Pescara. Ancora spari contro Claudio Di Risio: proiettili, nella notte, contro l’ex bandito gambizzato giovedì mattina. Intanto Martelli resta in carcere ma si difende: “Non sono stato io”.
“Una vecchia faida personale legata allo spaccio”: il comandante provinciale dei carabinieri Marcello Galanzi aveva fatto il pompiere giovedì, limitando la gambizzazione di Claudio Di Risio, ex componente della banda Battestini, ad un regolamento di conti tra la vittima e Roberto Martelli, finito subito in carcere poche ore dopo che due proiettili avevano fatto esplodere la tibia dell’ex bandito. E invece quella “faida limitata” potrebbe avere portate più grandi.

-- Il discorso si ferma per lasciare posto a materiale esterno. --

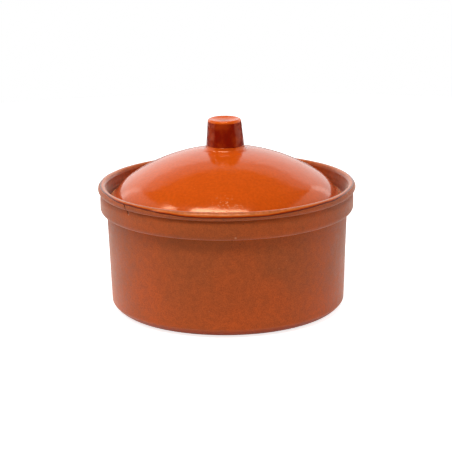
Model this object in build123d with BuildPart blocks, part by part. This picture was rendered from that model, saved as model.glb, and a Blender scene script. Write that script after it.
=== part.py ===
from build123d import *

import math
import os

# A lidded terracotta casserole, in millimetres. The pot is a straight-sided round body with a
# collar band under its rolled lip. Inside the lip a ledge, the gallery, carries the domed lid.
# The knob is a piece of its own, luted on to a low collar at the crown of the dome.
# Every piece is a body of revolution about Z. The origin is the centre of the base, on the
# surface that the pot stands on, and +Z is up.

# Pot, outside. Radii step inwards from the rim, and heights of the band are below the rim.
rim_radius = 110.0
rim_height = 108.6
lip_round = 3.4
lip_overhang = 1.75
neck_inset = 0.95
ridge_drop = 10.5
band_drop = 19.4
band_projection = 5.45
band_underside_rise = 4.0
wall_draft = 2.84
foot_height = 7.6
foot_chamfer_width = 11.4
foot_bulge = 1.7

# Pot, inside and underneath.
wall_thickness = 7.5
floor_thickness = 7.0
floor_corner_round = 14.0
recess_depth = 1.5
recess_slope_width = 2.0
foot_ring_width = 12.0
gallery_depth = 14.2
gallery_draft = 1.6
gallery_corner_round = 0.8
gallery_edge_round = 1.2

# Lid. The dome's outer and inner skins are two pairs of concentric arcs.
flange_clearance = 2.3
flange_thickness = 3.2
flange_ledge = 2.6
flange_edge_round = 1.6
flange_corner_round = 0.8
flange_ledge_round = 0.4
brim_thickness = 1.3
brim_width = 2.6
brim_rise = 1.7
brim_edge_round = 0.7
brim_root_round = 4.0
dome_rise = 37.5
dome_foot_slope = 32.5
shoulder_radius = 46.0
lid_thickness = 6.0
ring_clearance = 1.6
ring_depth = 5.0
ring_width = 6.0
ring_edge_round = 1.5
ring_root_round = 5.0

# Knob, with the hollow core that lets its clay dry and fire as evenly as the dome does.
knob_base_radius = 16.2
knob_top_radius = 14.1
knob_height = 22.5
knob_collar_fillet = 4.5
knob_edge_round = 2.0
knob_dish_radius = 11.7
knob_dish_depth = 2.0
knob_dish_edge_round = 1.0
core_radius = 7.5
core_height = 11.0
core_end_round = 3.0

# Radii and heights that follow from those sizes.
band_radius = rim_radius - lip_overhang
neck_radius = band_radius - neck_inset
wall_top_radius = band_radius - band_projection
wall_foot_radius = wall_top_radius - wall_draft
base_radius = wall_foot_radius - foot_chamfer_width
recess_edge_radius = base_radius - foot_ring_width
lip_centre_radius = rim_radius - lip_round
gallery_radius = lip_centre_radius - lip_round - gallery_draft
mouth_radius = wall_top_radius - wall_thickness
floor_radius = wall_foot_radius - wall_thickness
lip_centre_height = rim_height - lip_round
ridge_height = rim_height - ridge_drop
band_foot_height = rim_height - band_drop
wall_top_height = band_foot_height - band_underside_rise
seat_height = rim_height - gallery_depth
floor_height = recess_depth + floor_thickness

flange_radius = gallery_radius - flange_clearance
flange_top_height = seat_height + flange_thickness
ring_outer_radius = mouth_radius - ring_clearance
ring_inner_radius = ring_outer_radius - ring_width
ring_foot_height = seat_height - ring_depth
brim_radius = flange_radius - flange_ledge
brim_edge_height = flange_top_height + brim_thickness
dome_foot_radius = brim_radius - brim_width
dome_foot_height = brim_edge_height + brim_rise


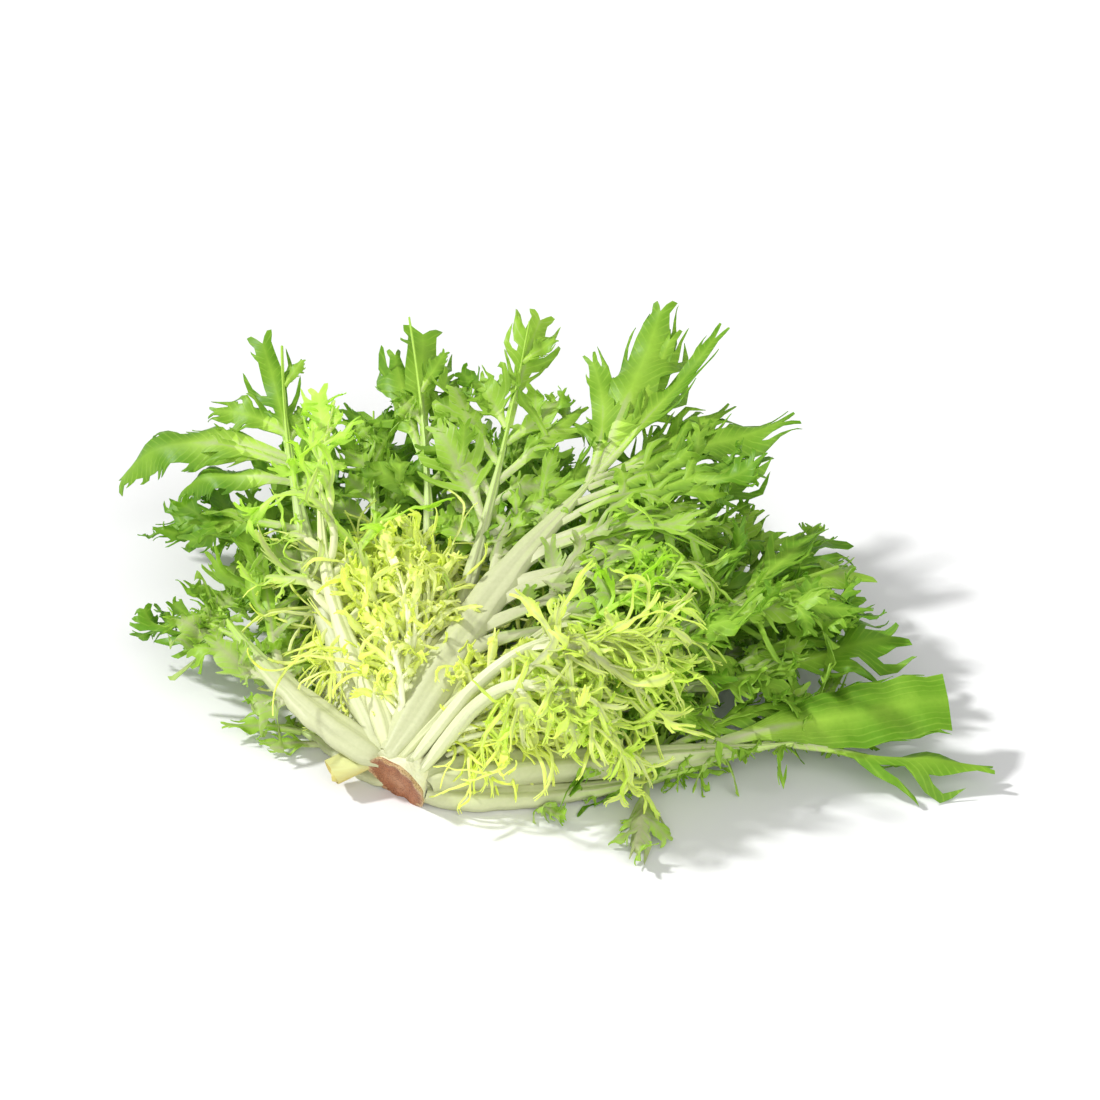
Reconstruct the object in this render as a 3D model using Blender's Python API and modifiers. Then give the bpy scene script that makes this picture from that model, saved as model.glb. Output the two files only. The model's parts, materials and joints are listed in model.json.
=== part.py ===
"""A head of frisee (curly endive), cut from its root and laid on its side.

Every leaf is one thin blade cut into forked lobes down to a thick rib. The ribs spring
from a short crown, and the head has opened into a fan: the outer leaves lie lowest,
the yellow heart stands in the middle, and a few broad leaves lie over it. The origin
is the small flat spot under the crown, where the head rests. +X is to the right
across the fan and +Y runs away from the knife cut.
"""

import math
import random
from collections import namedtuple

import bmesh
import bpy
import numpy as np
from mathutils import Matrix, Vector
from mathutils.bvhtree import BVHTree

MM = 0.001
UP = Vector((0, 0, 1))

# Crown: the stem that the leaves grow from, turned about its own axis. Each profile
# point is a distance along the axis and a radius, in millimetres.
CROWN_CENTRE = Vector((0.6, 0.7, 11.2)) * MM
CROWN_HEADING, CROWN_RISE = 51, 18
CROWN_PROFILE = ((-8.5, 9.8), (-7.2, 11.2), (-2, 12.3), (4, 11.2), (8, 8.6), (10.5, 5.0))
CROWN_SIDES = 24
SEAT_RADIUS = 15.5 * MM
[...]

Se l’allarme in via Nora giovedì era scattato alle 7:30 di mattina, rintonato da 6 esplosioni, l’altra notte erano le 3:10 quando altri 4 proiettili sono stati sparati contro il portone dell’abitazione di Di Risio, che dormiva nel suo letto con la gamba convalescente. Niente da vedere, solo da sentire: i colpi, i vetri del portone che si frantumano, un motorino che riparte a tutto gas. A chiamare i carabinieri è stato lo stesso pregiudicato 51enne, che nel cuore del sonno poco ha potuto vedere. Eugenio Stangarone, il capo del nucleo investigativo dei carabinieri di Pescara, è tornato ancora una volta in quel quartiere caldo, Rancitelli, a portare avanti le indagini in una selva di omertà. Così come giovedì, nessuno ha visto e nessuno ha da dire niente. E forse questo secondo episodio serve proprio a far calare il silenzio sul primo, su quello che Di Risio ha attribuito a Martelli e a un complice che non è riuscito a descrivere.
Quell’uomo è ricercato, insieme alla calibro 45 (il Ris sta comparando i due tipi di bossoli ritrovati) che ha gambizzato Di Risio: forse questi, dunque, ad aver sparato una seconda volta in via Nora? Sicuramente non Roberto Martelli, che da 4 giorni è rinchiuso a San Donato, carcere dal quale si dichiara innocente. Reati imputati: lesioni personali aggravate, porto abusivo d’arma da fuoco ed evasione, perché essendo agli arresti domiciliari aveva il permesso di uscire solo alle 7:30 per andare a lavoro nel suo negozio di frutta, mentre la gambizzazione è avvenuta alle 7. E dal quel fruttivendolo Martelli ha cercato di tirar fuori il suo alibi. Durante l’interrogatorio di garanzia, avvenuto sabato mattina, il 33enne ha detto al giudice per le indagini preliminari di essersi alzato alle 7 e di essere uscito solo alle 7:30 per andare al negozio, dove ad aspettarlo c’erano già la madre e un altro commesso. Due testimoni che non hanno convinto il Gip Sarandrea, che non dalla sua non ha avuto la flagranza per convalidare le accuse ma ha comunque confermato la custodia cautelare in carcere. Di Risio non avrebbe nemmeno accusato ufficialmente Martelli, seppur tra le maglie della criminalità ci si muove senza far bisogno di nomi. Indicazioni ci sono state, inoltre la “faida” avrebbe alla base anche un vecchio episodio del 2007, quando Di Risio avrebbe fatto saltare per aria la macchina di Martelli. L’avvocato Marco Di Giulio, legale del presunto gambizzatore, ha però riferito dopo l’incontro con il Gip che “non ci sono motivi di astio tra i due, Martelli e Di Risio si sono chiariti già sei anni fa”. “Il mio assistito”, afferma dunque il difensore, “non riesce a spiegarsi come mai Di Risio abbia fatto il suo nome ai carabinieri”.
I militari, ora, devono spiegarsi anche tante altre cose: gli spari in seconda battuta sono per far ritrattare Di Risio? Per far capire che non è stato Martelli? Per premettere a qualsiasi probabile testimone che “non ha visto niente”? L’unica cosa che rimane certa è la legge non scritta che rimbalza, come il frastuono delle pistole, tra le mura di via Nora: “A Rancitelli i panni si lavano in casa”.